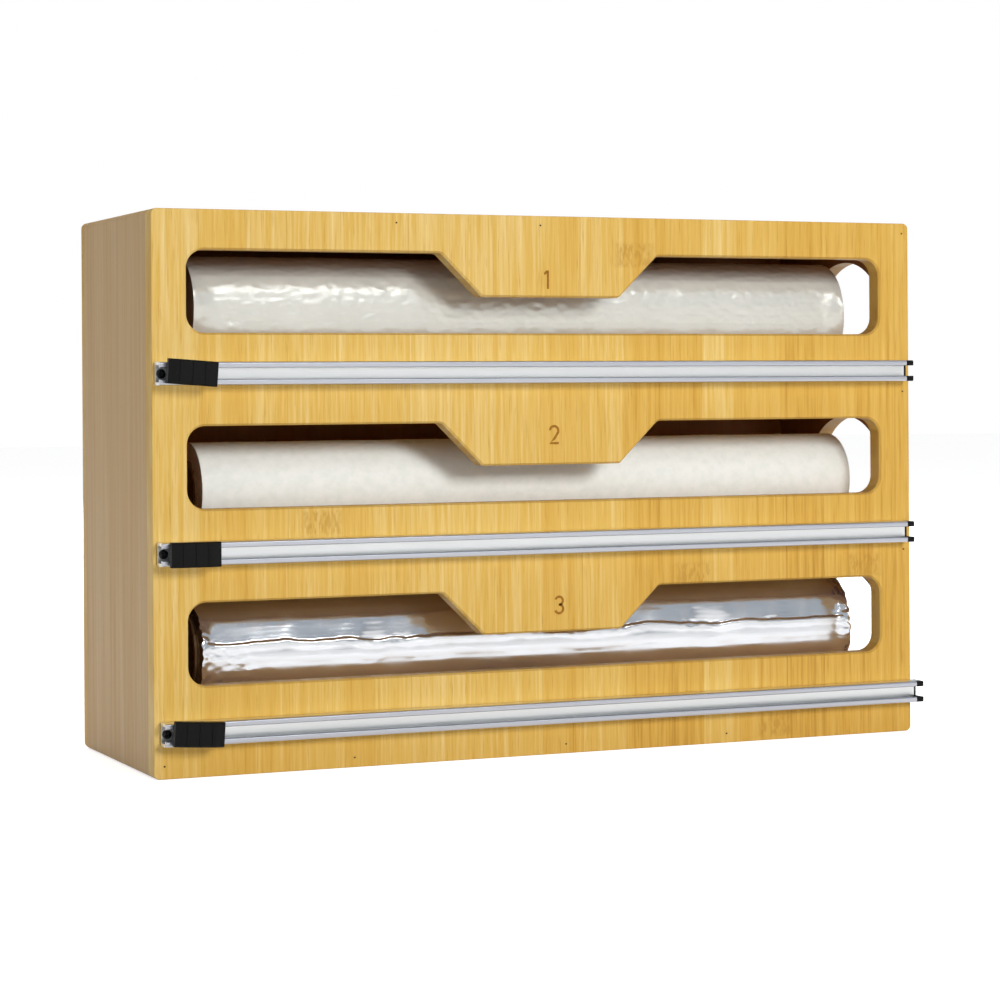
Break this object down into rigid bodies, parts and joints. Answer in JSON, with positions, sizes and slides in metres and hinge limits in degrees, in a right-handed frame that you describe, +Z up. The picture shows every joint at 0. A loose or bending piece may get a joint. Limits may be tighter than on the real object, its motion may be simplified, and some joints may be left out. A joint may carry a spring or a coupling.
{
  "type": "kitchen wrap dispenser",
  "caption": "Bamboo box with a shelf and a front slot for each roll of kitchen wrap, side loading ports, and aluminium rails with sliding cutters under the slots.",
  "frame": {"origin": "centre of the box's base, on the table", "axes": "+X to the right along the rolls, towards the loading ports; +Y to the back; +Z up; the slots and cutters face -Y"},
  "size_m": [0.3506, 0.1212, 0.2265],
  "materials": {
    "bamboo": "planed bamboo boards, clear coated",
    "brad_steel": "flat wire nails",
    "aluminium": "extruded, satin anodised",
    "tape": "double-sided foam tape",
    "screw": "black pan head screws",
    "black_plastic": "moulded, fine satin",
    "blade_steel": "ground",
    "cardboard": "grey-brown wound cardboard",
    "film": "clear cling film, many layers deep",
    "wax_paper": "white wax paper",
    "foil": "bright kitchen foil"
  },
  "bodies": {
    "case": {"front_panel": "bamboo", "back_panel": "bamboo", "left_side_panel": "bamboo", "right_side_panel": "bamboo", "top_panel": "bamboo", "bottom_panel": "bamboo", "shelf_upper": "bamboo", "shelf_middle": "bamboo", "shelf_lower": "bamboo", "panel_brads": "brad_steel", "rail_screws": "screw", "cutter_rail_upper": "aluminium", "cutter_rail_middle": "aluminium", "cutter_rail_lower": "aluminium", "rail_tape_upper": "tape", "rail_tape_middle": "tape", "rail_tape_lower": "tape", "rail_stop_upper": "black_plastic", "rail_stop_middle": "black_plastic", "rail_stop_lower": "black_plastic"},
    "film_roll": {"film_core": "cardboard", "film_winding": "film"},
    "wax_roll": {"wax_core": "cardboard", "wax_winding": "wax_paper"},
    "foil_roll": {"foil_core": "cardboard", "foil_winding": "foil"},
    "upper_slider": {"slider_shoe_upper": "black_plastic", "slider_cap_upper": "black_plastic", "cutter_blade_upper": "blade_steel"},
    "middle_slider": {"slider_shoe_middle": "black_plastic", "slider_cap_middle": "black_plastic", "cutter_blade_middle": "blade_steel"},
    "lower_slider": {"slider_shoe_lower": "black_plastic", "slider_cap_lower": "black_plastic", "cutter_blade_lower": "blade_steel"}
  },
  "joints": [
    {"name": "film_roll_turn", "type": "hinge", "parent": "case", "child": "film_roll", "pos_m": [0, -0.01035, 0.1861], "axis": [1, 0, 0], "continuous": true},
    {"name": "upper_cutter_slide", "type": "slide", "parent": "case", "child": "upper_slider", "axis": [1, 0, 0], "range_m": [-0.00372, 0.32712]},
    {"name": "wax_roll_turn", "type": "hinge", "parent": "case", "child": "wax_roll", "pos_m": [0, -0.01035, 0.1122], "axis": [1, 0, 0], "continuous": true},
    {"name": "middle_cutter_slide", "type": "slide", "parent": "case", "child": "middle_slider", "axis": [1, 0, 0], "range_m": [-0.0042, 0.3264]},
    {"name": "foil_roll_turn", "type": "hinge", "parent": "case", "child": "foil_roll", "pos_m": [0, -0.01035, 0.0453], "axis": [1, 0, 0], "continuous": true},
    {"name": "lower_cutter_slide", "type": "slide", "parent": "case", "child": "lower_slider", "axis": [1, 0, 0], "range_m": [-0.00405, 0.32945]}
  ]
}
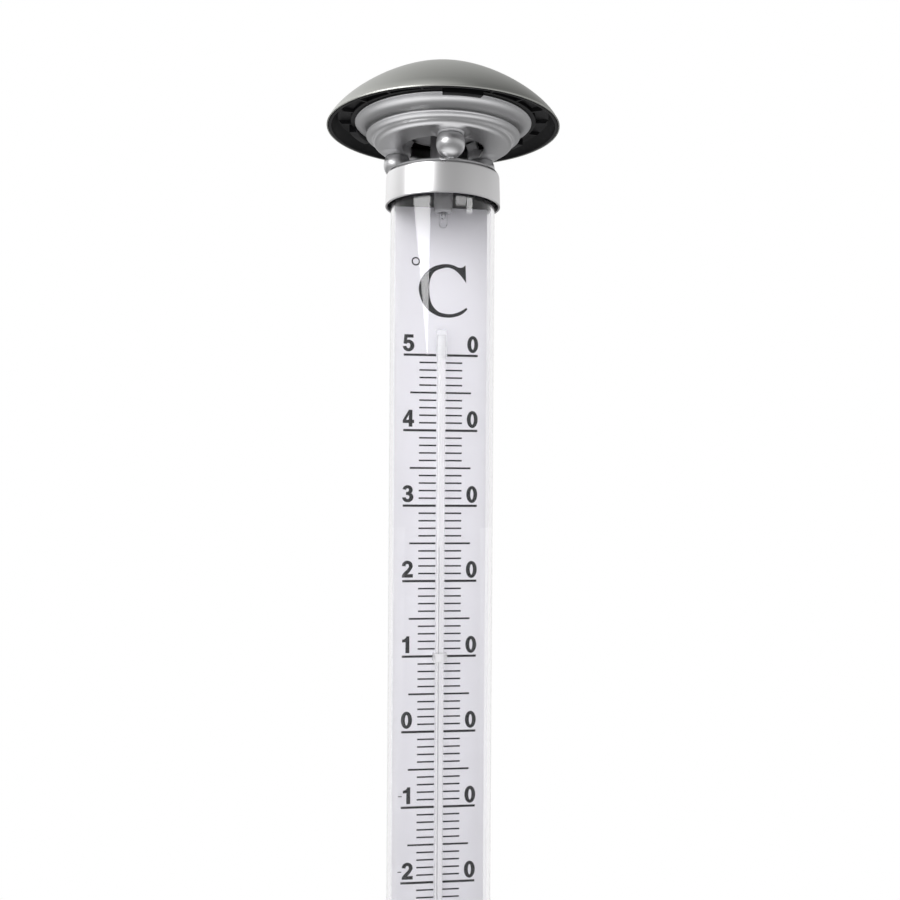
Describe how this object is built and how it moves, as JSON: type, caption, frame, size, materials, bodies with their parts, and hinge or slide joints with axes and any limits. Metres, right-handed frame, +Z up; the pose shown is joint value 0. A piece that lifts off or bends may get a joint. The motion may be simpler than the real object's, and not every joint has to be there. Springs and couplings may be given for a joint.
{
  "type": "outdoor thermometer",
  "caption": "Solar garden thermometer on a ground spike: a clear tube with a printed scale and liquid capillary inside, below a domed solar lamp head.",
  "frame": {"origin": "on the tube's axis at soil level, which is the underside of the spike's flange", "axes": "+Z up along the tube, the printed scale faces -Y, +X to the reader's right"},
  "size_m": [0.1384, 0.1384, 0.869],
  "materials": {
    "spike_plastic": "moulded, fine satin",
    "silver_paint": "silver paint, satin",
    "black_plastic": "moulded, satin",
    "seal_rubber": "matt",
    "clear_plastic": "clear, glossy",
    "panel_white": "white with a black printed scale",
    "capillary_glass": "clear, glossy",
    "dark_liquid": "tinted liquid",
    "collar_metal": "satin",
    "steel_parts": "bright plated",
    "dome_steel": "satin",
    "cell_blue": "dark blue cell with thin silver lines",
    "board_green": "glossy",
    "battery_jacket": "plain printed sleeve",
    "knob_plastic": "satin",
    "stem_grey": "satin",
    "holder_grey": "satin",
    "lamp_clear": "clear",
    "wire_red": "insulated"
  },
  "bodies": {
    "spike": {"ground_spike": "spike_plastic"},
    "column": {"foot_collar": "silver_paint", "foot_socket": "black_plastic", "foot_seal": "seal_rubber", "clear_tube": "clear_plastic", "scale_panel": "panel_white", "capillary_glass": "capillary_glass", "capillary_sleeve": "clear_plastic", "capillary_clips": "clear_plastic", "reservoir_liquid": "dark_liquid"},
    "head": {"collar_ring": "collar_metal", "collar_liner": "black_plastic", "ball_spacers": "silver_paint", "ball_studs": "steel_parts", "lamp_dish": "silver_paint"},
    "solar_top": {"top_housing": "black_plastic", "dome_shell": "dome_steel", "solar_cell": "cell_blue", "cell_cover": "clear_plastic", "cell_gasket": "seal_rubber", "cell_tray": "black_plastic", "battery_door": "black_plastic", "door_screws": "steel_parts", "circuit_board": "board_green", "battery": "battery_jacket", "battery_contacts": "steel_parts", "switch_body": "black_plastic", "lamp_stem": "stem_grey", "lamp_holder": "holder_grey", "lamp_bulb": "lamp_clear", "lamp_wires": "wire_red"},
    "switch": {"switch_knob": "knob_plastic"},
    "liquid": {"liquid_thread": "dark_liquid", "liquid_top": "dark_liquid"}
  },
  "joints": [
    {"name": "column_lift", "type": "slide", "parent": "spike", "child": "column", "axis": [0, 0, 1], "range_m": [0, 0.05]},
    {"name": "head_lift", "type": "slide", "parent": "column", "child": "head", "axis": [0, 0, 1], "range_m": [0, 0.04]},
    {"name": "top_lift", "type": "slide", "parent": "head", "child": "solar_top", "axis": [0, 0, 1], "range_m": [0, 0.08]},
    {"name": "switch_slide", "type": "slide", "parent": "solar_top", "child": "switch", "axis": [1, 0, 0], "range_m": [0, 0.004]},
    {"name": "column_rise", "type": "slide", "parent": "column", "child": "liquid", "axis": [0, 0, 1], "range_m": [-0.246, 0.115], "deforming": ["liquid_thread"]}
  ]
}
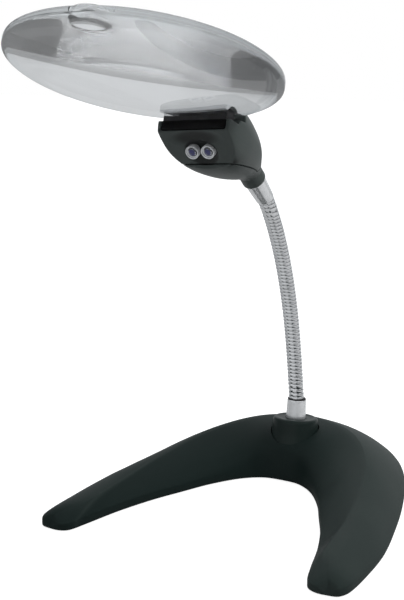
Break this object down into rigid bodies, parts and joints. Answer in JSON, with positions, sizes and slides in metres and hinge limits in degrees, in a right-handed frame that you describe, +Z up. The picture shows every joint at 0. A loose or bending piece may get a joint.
◇ ◇ ◇
**Your goal:** Send back every record, precisely as written.

**Task response:**
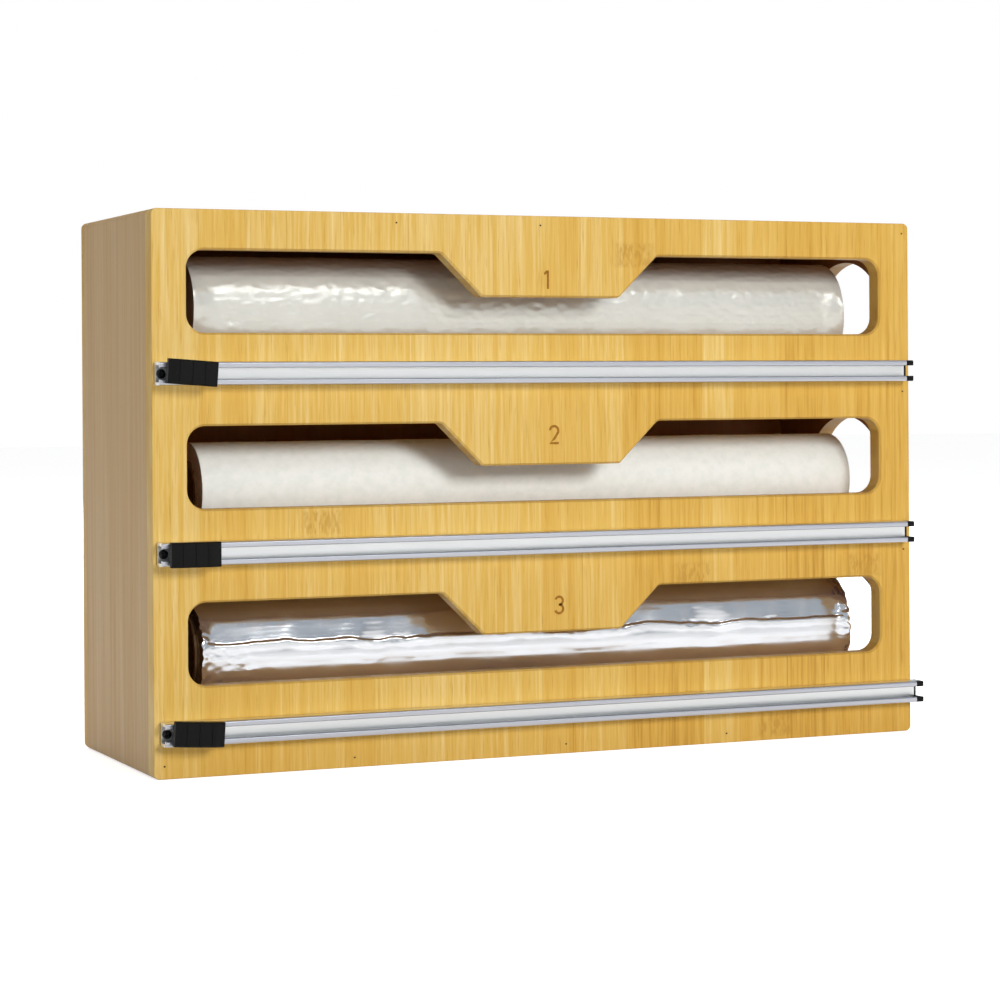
Break this object down into rigid bodies, parts and joints. Answer in JSON, with positions, sizes and slides in metres and hinge limits in degrees, in a right-handed frame that you describe, +Z up. The picture shows every joint at 0. A loose or bending piece may get a joint. Limits may be tighter than on the real object, its motion may be simplified, and some joints may be left out. A joint may carry a spring or a coupling.
{
  "type": "kitchen wrap dispenser",
  "caption": "Bamboo box with a shelf and a front slot for each roll of kitchen wrap, side loading ports, and aluminium rails with sliding cutters under the slots.",
  "frame": {"origin": "centre of the box's base, on the table", "axes": "+X to the right along the rolls, towards the loading ports; +Y to the back; +Z up; the slots and cutters face -Y"},
  "size_m": [0.3506, 0.1212, 0.2265],
  "materials": {
    "bamboo": "planed bamboo boards, clear coated",
    "brad_steel": "flat wire nails",
    "aluminium": "extruded, satin anodised",
    "tape": "double-sided foam tape",
    "screw": "black pan head screws",
    "black_plastic": "moulded, fine satin",
    "blade_steel": "ground",
    "cardboard": "grey-brown wound cardboard",
    "film": "clear cling film, many layers deep",
    "wax_paper": "white wax paper",
    "foil": "bright kitchen foil"
  },
  "bodies": {
    "case": {"front_panel": "bamboo", "back_panel": "bamboo", "left_side_panel": "bamboo", "right_side_panel": "bamboo", "top_panel": "bamboo", "bottom_panel": "bamboo", "shelf_upper": "bamboo", "shelf_middle": "bamboo", "shelf_lower": "bamboo", "panel_brads": "brad_steel", "rail_screws": "screw", "cutter_rail_upper": "aluminium", "cutter_rail_middle": "aluminium", "cutter_rail_lower": "aluminium", "rail_tape_upper": "tape", "rail_tape_middle": "tape", "rail_tape_lower": "tape", "rail_stop_upper": "black_plastic", "rail_stop_middle": "black_plastic", "rail_stop_lower": "black_plastic"},
    "film_roll": {"film_core": "cardboard", "film_winding": "film"},
    "wax_roll": {"wax_core": "cardboard", "wax_winding": "wax_paper"},
    "foil_roll": {"foil_core": "cardboard", "foil_winding": "foil"},
    "upper_slider": {"slider_shoe_upper": "black_plastic", "slider_cap_upper": "black_plastic", "cutter_blade_upper": "blade_steel"},
    "middle_slider": {"slider_shoe_middle": "black_plastic", "slider_cap_middle": "black_plastic", "cutter_blade_middle": "blade_steel"},
    "lower_slider": {"slider_shoe_lower": "black_plastic", "slider_cap_lower": "black_plastic", "cutter_blade_lower": "blade_steel"}
  },
  "joints": [
    {"name": "film_roll_turn", "type": "hinge", "parent": "case", "child": "film_roll", "pos_m": [0, -0.01035, 0.1861], "axis": [1, 0, 0], "continuous": true},
    {"name": "upper_cutter_slide", "type": "slide", "parent": "case", "child": "upper_slider", "axis": [1, 0, 0], "range_m": [-0.00372, 0.32712]},
    {"name": "wax_roll_turn", "type": "hinge", "parent": "case", "child": "wax_roll", "pos_m": [0, -0.01035, 0.1122], "axis": [1, 0, 0], "continuous": true},
    {"name": "middle_cutter_slide", "type": "slide", "parent": "case", "child": "middle_slider", "axis": [1, 0, 0], "range_m": [-0.0042, 0.3264]},
    {"name": "foil_roll_turn", "type": "hinge", "parent": "case", "child": "foil_roll", "pos_m": [0, -0.01035, 0.0453], "axis": [1, 0, 0], "continuous": true},
    {"name": "lower_cutter_slide", "type": "slide", "parent": "case", "child": "lower_slider", "axis": [1, 0, 0], "range_m": [-0.00405, 0.32945]}
  ]
}
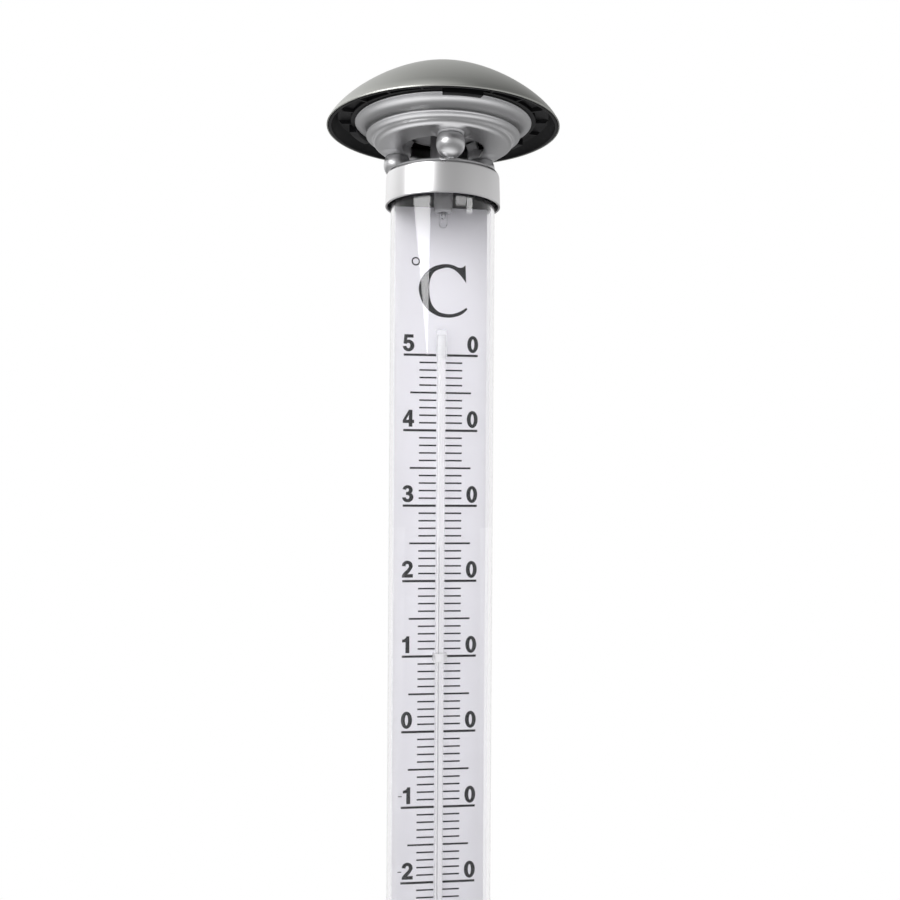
Describe how this object is built and how it moves, as JSON: type, caption, frame, size, materials, bodies with their parts, and hinge or slide joints with axes and any limits. Metres, right-handed frame, +Z up; the pose shown is joint value 0. A piece that lifts off or bends may get a joint. The motion may be simpler than the real object's, and not every joint has to be there. Springs and couplings may be given for a joint.
{
  "type": "outdoor thermometer",
  "caption": "Solar garden thermometer on a ground spike: a clear tube with a printed scale and liquid capillary inside, below a domed solar lamp head.",
  "frame": {"origin": "on the tube's axis at soil level, which is the underside of the spike's flange", "axes": "+Z up along the tube, the printed scale faces -Y, +X to the reader's right"},
  "size_m": [0.1384, 0.1384, 0.869],
  "materials": {
    "spike_plastic": "moulded, fine satin",
    "silver_paint": "silver paint, satin",
    "black_plastic": "moulded, satin",
    "seal_rubber": "matt",
    "clear_plastic": "clear, glossy",
    "panel_white": "white with a black printed scale",
    "capillary_glass": "clear, glossy",
    "dark_liquid": "tinted liquid",
    "collar_metal": "satin",
    "steel_parts": "bright plated",
    "dome_steel": "satin",
    "cell_blue": "dark blue cell with thin silver lines",
    "board_green": "glossy",
    "battery_jacket": "plain printed sleeve",
    "knob_plastic": "satin",
    "stem_grey": "satin",
    "holder_grey": "satin",
    "lamp_clear": "clear",
    "wire_red": "insulated"
  },
  "bodies": {
    "spike": {"ground_spike": "spike_plastic"},
    "column": {"foot_collar": "silver_paint", "foot_socket": "black_plastic", "foot_seal": "seal_rubber", "clear_tube": "clear_plastic", "scale_panel": "panel_white", "capillary_glass": "capillary_glass", "capillary_sleeve": "clear_plastic", "capillary_clips": "clear_plastic", "reservoir_liquid": "dark_liquid"},
    "head": {"collar_ring": "collar_metal", "collar_liner": "black_plastic", "ball_spacers": "silver_paint", "ball_studs": "steel_parts", "lamp_dish": "silver_paint"},
    "solar_top": {"top_housing": "black_plastic", "dome_shell": "dome_steel", "solar_cell": "cell_blue", "cell_cover": "clear_plastic", "cell_gasket": "seal_rubber", "cell_tray": "black_plastic", "battery_door": "black_plastic", "door_screws": "steel_parts", "circuit_board": "board_green", "battery": "battery_jacket", "battery_contacts": "steel_parts", "switch_body": "black_plastic", "lamp_stem": "stem_grey", "lamp_holder": "holder_grey", "lamp_bulb": "lamp_clear", "lamp_wires": "wire_red"},
    "switch": {"switch_knob": "knob_plastic"},
    "liquid": {"liquid_thread": "dark_liquid", "liquid_top": "dark_liquid"}
  },
  "joints": [
    {"name": "column_lift", "type": "slide", "parent": "spike", "child": "column", "axis": [0, 0, 1], "range_m": [0, 0.05]},
    {"name": "head_lift", "type": "slide", "parent": "column", "child": "head", "axis": [0, 0, 1], "range_m": [0, 0.04]},
    {"name": "top_lift", "type": "slide", "parent": "head", "child": "solar_top", "axis": [0, 0, 1], "range_m": [0, 0.08]},
    {"name": "switch_slide", "type": "slide", "parent": "solar_top", "child": "switch", "axis": [1, 0, 0], "range_m": [0, 0.004]},
    {"name": "column_rise", "type": "slide", "parent": "column", "child": "liquid", "axis": [0, 0, 1], "range_m": [-0.246, 0.115], "deforming": ["liquid_thread"]}
  ]
}
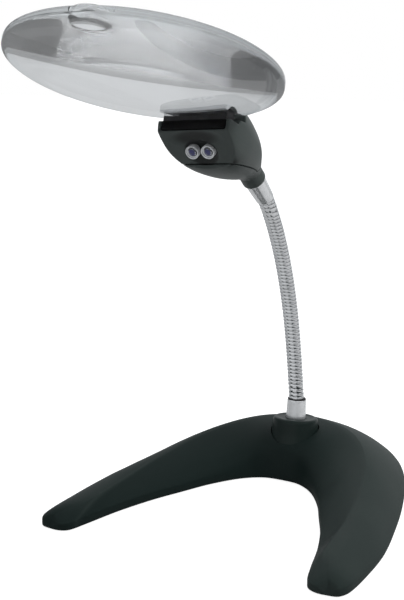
Break this object down into rigid bodies, parts and joints. Answer in JSON, with positions, sizes and slides in metres and hinge limits in degrees, in a right-handed frame that you describe, +Z up. The picture shows every joint at 0. A loose or bending piece may get a joint.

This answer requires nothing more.